Onward, a couple more walkers up ahead, good, they said just a 1/2 mile to go, I looked at my watch 12 minutes, from the first walker, keep going, 10 more minutes passed, I saw the bridge, where was that finish line? Keep going, finally there it is, woggle into the finish, race over, official time 6:00:52. Disappointing but completed. HR average 141, peak 161. Not quite too plan.

I look backwards now and easily see what went wrong the aid stations were supposed to be at miles:

3.3, 6.0, 7.8, 9.6, 11.9, 14.1, 17.0, 20.0, 24 and then the finish.

I thought they were 2.5, 5.1, 7.8, 9.6, 11.2, 14.1, 17 and 20.

I am not even sure now that they were all there as posted. I will look and read what others say to see if I was hallucinating or what, I know for sure that the last aid station wasn't there but regardless of that the bottom line is I went out too fast on the hills/elevation gains and paid a price for it.

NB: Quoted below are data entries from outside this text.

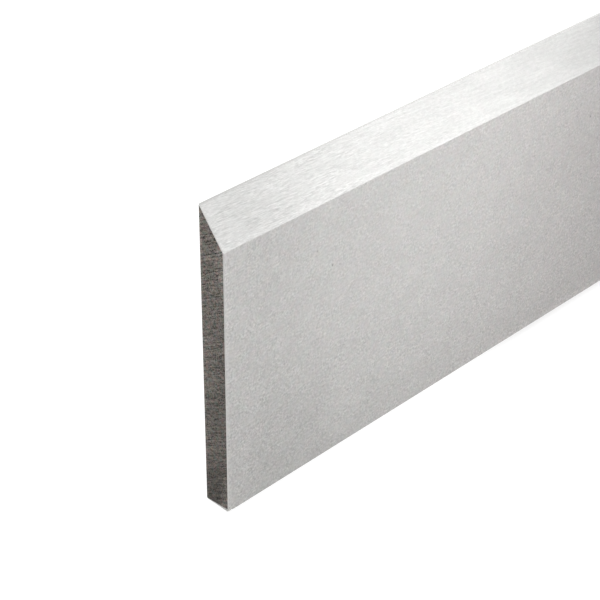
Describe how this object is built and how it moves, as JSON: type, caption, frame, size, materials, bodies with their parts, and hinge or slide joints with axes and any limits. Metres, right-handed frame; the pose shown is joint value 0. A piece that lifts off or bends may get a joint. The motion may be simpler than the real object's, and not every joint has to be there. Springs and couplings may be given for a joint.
{
  "type": "wood shaving mill knife",
  "caption": "Straight rectangular steel knife for a wood shaving mill, with a flat back and a single bevel ground along one long edge.",
  "frame": {"origin": "under the middle of the spine, on the surface that the knife stands on", "axes": "+X along the length, +Y out of the flat back, +Z from the spine to the cutting edge"},
  "size_m": [0.3048, 0.0096, 0.1016],
  "materials": {
    "ground_steel": "Fine surface-ground tool steel on the flats, brighter lengthwise grinding lines on the bevel, and dull grey cut marks on the two ends."
  },
  "bodies": {
    "root": {"mill_knife": "ground_steel"}
  },
  "joints": []
}
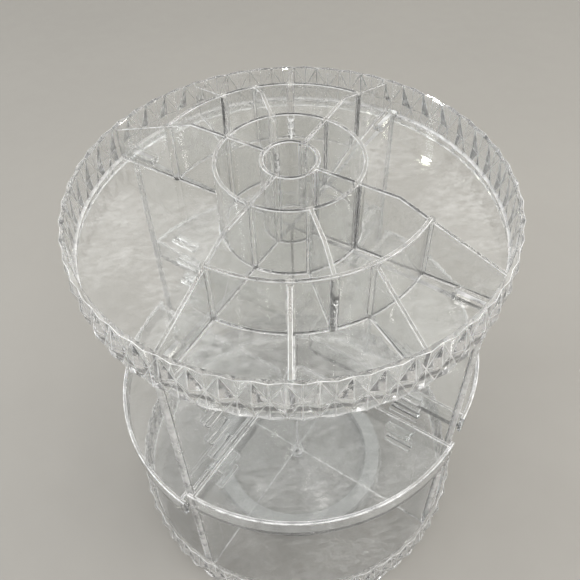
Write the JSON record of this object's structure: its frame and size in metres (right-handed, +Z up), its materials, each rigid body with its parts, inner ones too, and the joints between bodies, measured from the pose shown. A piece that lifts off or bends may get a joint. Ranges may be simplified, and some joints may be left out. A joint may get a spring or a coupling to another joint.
{
  "type": "rotating desktop organizer",
  "caption": "Clear round organizer on a ball-bearing turntable: divided top tray, upright panels and lift-in corner shelves for small supplies.",
  "frame": {"origin": "on the turning axis, on the surface that the rubber pads rest on", "axes": "+Z up along the turning axis; -Y through the middle of the front sector; +X to the right seen from the front"},
  "size_m": [0.2386, 0.2386, 0.3045],
  "materials": {
    "clear_tray": "clear polished plastic",
    "clear_panel": "clear polished plastic",
    "clear_shelf": "clear polished plastic",
    "clear_base": "clear polished plastic",
    "clear_foot": "clear polished plastic",
    "frosted_ring": "frosted translucent white",
    "cage_plastic": "natural white",
    "steel": "polished steel",
    "screw_steel": "zinc-plated",
    "pad_rubber": "soft translucent grey"
  },
  "bodies": {
    "foot": {"foot_disc": "clear_foot", "foot_pads": "pad_rubber", "lower_race": "frosted_ring"},
    "cage": {"ball_cage": "cage_plastic", "bearing_balls": "steel"},
    "turret": {"base_floor": "clear_base", "base_rim": "clear_base", "upper_race": "frosted_ring", "race_screws": "screw_steel", "pivot_screw": "screw_steel", "pivot_washer": "cage_plastic", "panel_front_left": "clear_panel", "panel_front_right": "clear_panel", "panel_back_right": "clear_panel", "panel_back_left": "clear_panel"},
    "front_shelf": {"shelf_front": "clear_shelf"},
    "right_shelf": {"shelf_right": "clear_shelf"},
    "back_shelf": {"shelf_back": "clear_shelf"},
    "left_shelf": {"shelf_left": "clear_shelf"},
    "top_tray": {"tray_floor": "clear_tray", "tray_rim": "clear_tray", "tray_sockets": "clear_tray", "tray_cup": "clear_tray", "tray_ring": "clear_tray", "tray_spokes": "clear_tray", "tray_cross_walls": "clear_tray", "tray_middle_walls": "clear_tray", "tray_outer_walls": "clear_tray", "tray_front_arc": "clear_tray", "tray_back_arc": "clear_tray"}
  },
  "joints": [
    {"name": "turntable_spin", "type": "hinge", "parent": "foot", "child": "turret", "pos_m": [0, 0, 0], "axis": [0, 0, 1], "continuous": true},
    {"name": "cage_spin", "type": "hinge", "parent": "foot", "child": "cage", "pos_m": [0, 0, 0], "axis": [0, 0, 1], "continuous": true},
    {"name": "front_shelf_slide", "type": "slide", "parent": "turret", "child": "front_shelf", "axis": [0, -1, 0], "range_m": [0, 0.09]},
    {"name": "right_shelf_slide", "type": "slide", "parent": "turret", "child": "right_shelf", "axis": [1, 0, 0], "range_m": [0, 0.09]},
    {"name": "back_shelf_slide", "type": "slide", "parent": "turret", "child": "back_shelf", "axis": [0, 1, 0], "range_m": [0, 0.09]},
    {"name": "left_shelf_slide", "type": "slide", "parent": "turret", "child": "left_shelf", "axis": [-1, 0, 0], "range_m": [0, 0.09]},
    {"name": "tray_lift", "type": "slide", "parent": "turret", "child": "top_tray", "axis": [0, 0, 1], "range_m": [0, 0.06]}
  ],
  "couplings": [
    {"joint": "cage_spin", "follows": "turntable_spin", "ratio": 0.5}
  ]
}
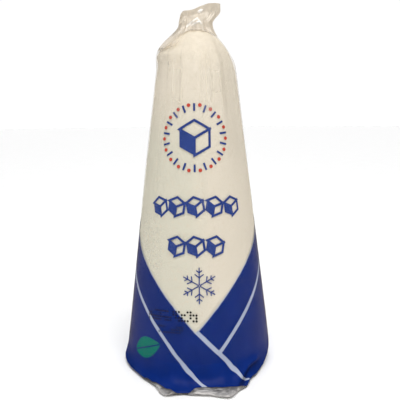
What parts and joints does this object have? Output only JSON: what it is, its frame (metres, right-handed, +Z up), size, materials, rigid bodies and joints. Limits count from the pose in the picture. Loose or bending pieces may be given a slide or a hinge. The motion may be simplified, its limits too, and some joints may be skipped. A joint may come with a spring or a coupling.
{
  "type": "sugar loaf",
  "caption": "Tall slender cone of pressed sugar standing in a tight clear film bag, with a gathered film tuft on top, a printed lower half and a film flap at the front.",
  "frame": {"origin": "centre of the flat contact disc under the foot, on the surface the loaf stands on", "axes": "+Z up along the loaf towards the tuft, -Y towards the front of the print and the film flap, +X to the right seen from the front"},
  "size_m": [0.0656, 0.0743, 0.1548],
  "materials": {
    "film": "clear glossy film, slightly hazy where it is gathered",
    "sugar": "matt white pressed crystal sugar",
    "print": "satin ink printed on the film, deep blue with pale stripes"
  },
  "bodies": {
    "root": {"bagged_sugar_loaf": "film"}
  },
  "joints": []
}
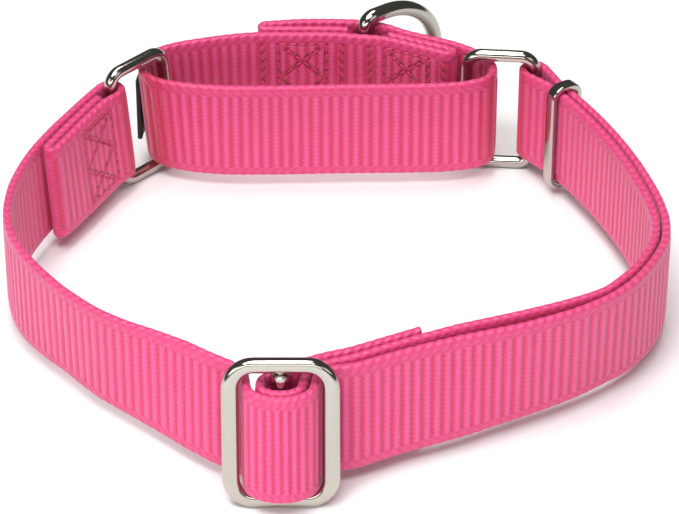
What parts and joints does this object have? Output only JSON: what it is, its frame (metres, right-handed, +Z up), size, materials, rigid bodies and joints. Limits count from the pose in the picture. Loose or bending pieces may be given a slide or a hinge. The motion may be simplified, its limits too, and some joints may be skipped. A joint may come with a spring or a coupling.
{
  "type": "martingale collar",
  "caption": "Adjustable webbing dog collar whose neck strap is joined by two metal rings to a short control loop with a leash ring.",
  "frame": {"origin": "middle of the collar's base, on the surface it stands on", "axes": "+Z up, +Y towards the control loop and its leash ring at the back of the neck, -Y towards the tri-glide, +X towards the keeper's side"},
  "size_m": [0.151, 0.1658, 0.0351],
  "materials": {
    "pink_webbing": "cross-ribbed nylon webbing with braided edges",
    "pink_thread": "bonded nylon thread",
    "black_label": "matte",
    "nickel_plate": "polished nickel plate"
  },
  "bodies": {
    "neck": {"neck_strap": "pink_webbing", "strap_end_seam": "pink_thread", "glide_end_seam": "pink_thread"},
    "left_ring": {"left_ring": "nickel_plate"},
    "right_ring": {"right_ring": "nickel_plate"},
    "loop": {"control_loop": "pink_webbing", "loop_box_left": "pink_thread", "loop_box_right": "pink_thread", "loop_end_tack": "pink_thread", "d_ring_tack": "pink_thread", "loop_turn_tack": "pink_thread", "label_seam": "pink_thread", "label": "black_label"},
    "d_ring": {"d_ring": "nickel_plate"},
    "keeper": {"keeper": "nickel_plate"},
    "tri_glide": {"tri_glide_frame": "nickel_plate", "tri_glide_pin": "nickel_plate"}
  },
  "joints": [
    {"name": "control_loop_draw", "type": "slide", "parent": "neck", "child": "loop", "axis": [0, 1, 0], "range_m": [-0.004, 0.004]},
    {"name": "left_ring_swing", "type": "hinge", "parent": "neck", "child": "left_ring", "pos_m": [-0.05296, 0.04204, 0.0168], "axis": [0, 0, 1], "range_deg": [-8, 8]},
    {"name": "right_ring_swing", "type": "hinge", "parent": "neck", "child": "right_ring", "pos_m": [0.04764, 0.05074, 0.0168], "axis": [0, 0, 1], "range_deg": [-14.5, 14.5]},
    {"name": "d_ring_swing", "type": "hinge", "parent": "loop", "child": "d_ring", "pos_m": [0.00694, 0.06844, 0.0168], "axis": [0, 0, 1], "range_deg": [-15, 100]},
    {"name": "keeper_slide", "type": "hinge", "parent": "neck", "child": "keeper", "pos_m": [-0.06166, -0.03256, 0.0168], "axis": [0, 0, 1], "range_deg": [-18, 0]},
    {"name": "tri_glide_rock", "type": "hinge", "parent": "neck", "child": "tri_glide", "pos_m": [-0.01166, -0.07456, 0.0168], "axis": [0, 0.1908, 0.9816], "range_deg": [-4, 4]}
  ],
  "couplings": [
    {"joint": "left_ring_swing", "follows": "control_loop_draw", "rad_per_m": 33.2},
    {"joint": "right_ring_swing", "follows": "control_loop_draw", "rad_per_m": -61.9}
  ]
}
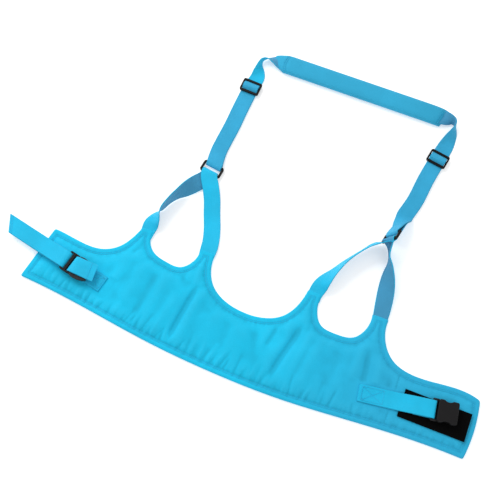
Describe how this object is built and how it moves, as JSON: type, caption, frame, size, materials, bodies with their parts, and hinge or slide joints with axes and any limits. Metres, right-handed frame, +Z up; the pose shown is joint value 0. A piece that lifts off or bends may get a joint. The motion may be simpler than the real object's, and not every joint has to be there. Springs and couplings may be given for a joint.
{
  "type": "walking assist harness",
  "caption": "Padded chest wrap with arm loops, side-release buckle and an adjustable lifting handle for a helper, lying flat.",
  "frame": {"origin": "centre of the footprint, on the surface the harness lies on", "axes": "+X along the vest towards the wing with the buckle socket, +Y from the vest towards the lifting handle, +Z up from the surface, out of the vest's outer face"},
  "size_m": [0.732, 0.513, 0.0339],
  "materials": {
    "outer_fabric": "plain-woven nylon, slight sheen",
    "lining_fabric": "brushed knit lining",
    "webbing": "woven polypropylene webbing",
    "foam": "open-cell foam",
    "hook_tape": "hook tape",
    "loop_tape": "loop tape",
    "buckle_plastic": "moulded acetal",
    "ring_plastic": "moulded, smooth"
  },
  "bodies": {
    "vest": {"vest_cover": "outer_fabric", "vest_foam": "foam", "vest_lining": "lining_fabric", "right_strap_anchor": "webbing"},
    "left_wing": {"left_wing_cover": "outer_fabric", "left_wing_foam": "foam", "left_wing_lining": "lining_fabric", "loop_patch": "loop_tape", "left_strap_under": "webbing", "left_strap_fold": "webbing"},
    "right_wing": {"right_wing_cover": "outer_fabric", "right_wing_foam": "foam", "right_wing_lining": "lining_fabric", "hook_patch": "hook_tape", "right_strap": "webbing"},
    "socket": {"socket_body": "buckle_plastic"},
    "tail": {"left_strap_return": "webbing", "plug_body": "buckle_plastic"},
    "prong_upper": {"plug_prong_upper": "buckle_plastic"},
    "prong_lower": {"plug_prong_lower": "buckle_plastic"},
    "loops": {"left_loop_outer_leg": "webbing", "left_loop_inner_leg": "webbing", "right_loop_inner_leg": "webbing", "right_loop_outer_leg": "webbing", "loop_end_tabs": "webbing", "left_ring": "ring_plastic", "right_ring": "ring_plastic", "left_ring_strap": "webbing", "right_ring_strap": "webbing"},
    "sling": {"left_lower_strap": "webbing", "right_lower_strap": "webbing"},
    "slider_left": {"left_slider": "buckle_plastic", "left_slider_strap": "webbing"},
    "slider_right": {"right_slider": "buckle_plastic", "right_slider_strap": "webbing"},
    "handle": {"left_upper_strap": "webbing", "right_upper_strap": "webbing", "handle_webbing": "webbing", "handle_foam": "foam", "handle_sleeve": "outer_fabric"}
  },
  "joints": [
    {"name": "left_wing_fold", "type": "hinge", "parent": "vest", "child": "left_wing", "pos_m": [-0.19015, -0.187, 0.0072], "axis": [0, 1, 0], "range_deg": [0, 90]},
    {"name": "right_wing_fold", "type": "hinge", "parent": "vest", "child": "right_wing", "pos_m": [0.24715, -0.197, 0.0104], "axis": [0, -1, 0], "range_deg": [0, 90]},
    {"name": "socket_swing", "type": "hinge", "parent": "right_wing", "child": "socket", "pos_m": [0.303, -0.1928, 0.0124], "axis": [0.1392, -0.9903, 0], "range_deg": [0, 75]},
    {"name": "strap_unfold", "type": "hinge", "parent": "left_wing", "child": "tail", "pos_m": [-0.36145, -0.1603, 0.0089], "axis": [-0.2079, -0.9781, 0], "range_deg": [0, 170], "deforming": ["left_strap_fold"]},
    {"name": "prong_upper_flex", "type": "hinge", "parent": "tail", "child": "prong_upper", "pos_m": [-0.23933, -0.17256, 0.0136], "axis": [0, 0, -1], "range_deg": [0, 6], "stiffness_Nm_per_rad": 0.1},
    {"name": "prong_lower_flex", "type": "hinge", "parent": "tail", "child": "prong_lower", "pos_m": [-0.2449, -0.19877, 0.0136], "axis": [0, 0, 1], "range_deg": [0, 6], "stiffness_Nm_per_rad": 0.1},
    {"name": "loop_lift", "type": "hinge", "parent": "vest", "child": "loops", "pos_m": [0.015, -0.0927, 0.0046], "axis": [1, 0, 0], "range_deg": [0, 90]},
    {"name": "sling_fold", "type": "hinge", "parent": "loops", "child": "sling", "pos_m": [0.03, 0.062, 0.0036], "axis": [1, 0, 0], "range_deg": [0, 90]},
    {"name": "strap_length", "type": "slide", "parent": "sling", "child": "handle", "axis": [0.1141, 0.9935, 0], "range_m": [0, 0.06]},
    {"name": "left_slider_slide", "type": "slide", "parent": "sling", "child": "slider_left", "axis": [0.0506, 0.9987, 0], "range_m": [-0.06, 0]},
    {"name": "right_slider_slide", "type": "slide", "parent": "sling", "child": "slider_right", "axis": [0.1771, 0.9842, 0], "range_m": [-0.06, 0]}
  ],
  "couplings": [
    {"joint": "left_slider_slide", "follows": "strap_length", "ratio": -1},
    {"joint": "right_slider_slide", "follows": "strap_length", "ratio": -1}
  ]
}
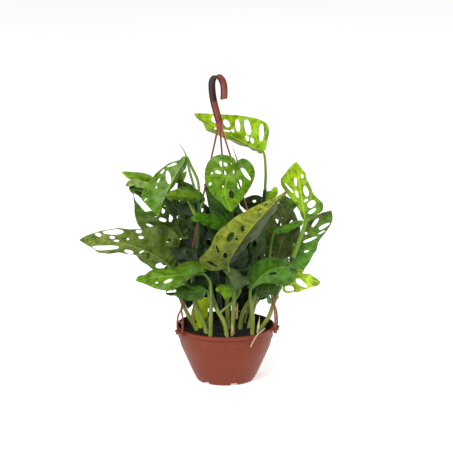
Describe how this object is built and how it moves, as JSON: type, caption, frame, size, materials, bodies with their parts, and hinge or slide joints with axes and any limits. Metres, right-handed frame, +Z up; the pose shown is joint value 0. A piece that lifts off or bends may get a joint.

Lessons learned, if you don't know the course, read the brochure, write it down and carry it with you so when marathon memory hits you can check. Over plan your hydration and fuel and stick to your plan (meaning HR and Hydration).

Oh well, course completed, no major damage, no confidence gained, onto the Grizzly..............


SteveQ said...

We've all done that death march... you kept going and that's what matters. A tad over 6 hours? I call that a great race.

Londell said...

The goal is to finish before cut-off times, and you are doing that... Congrats! Now I hope the second went better!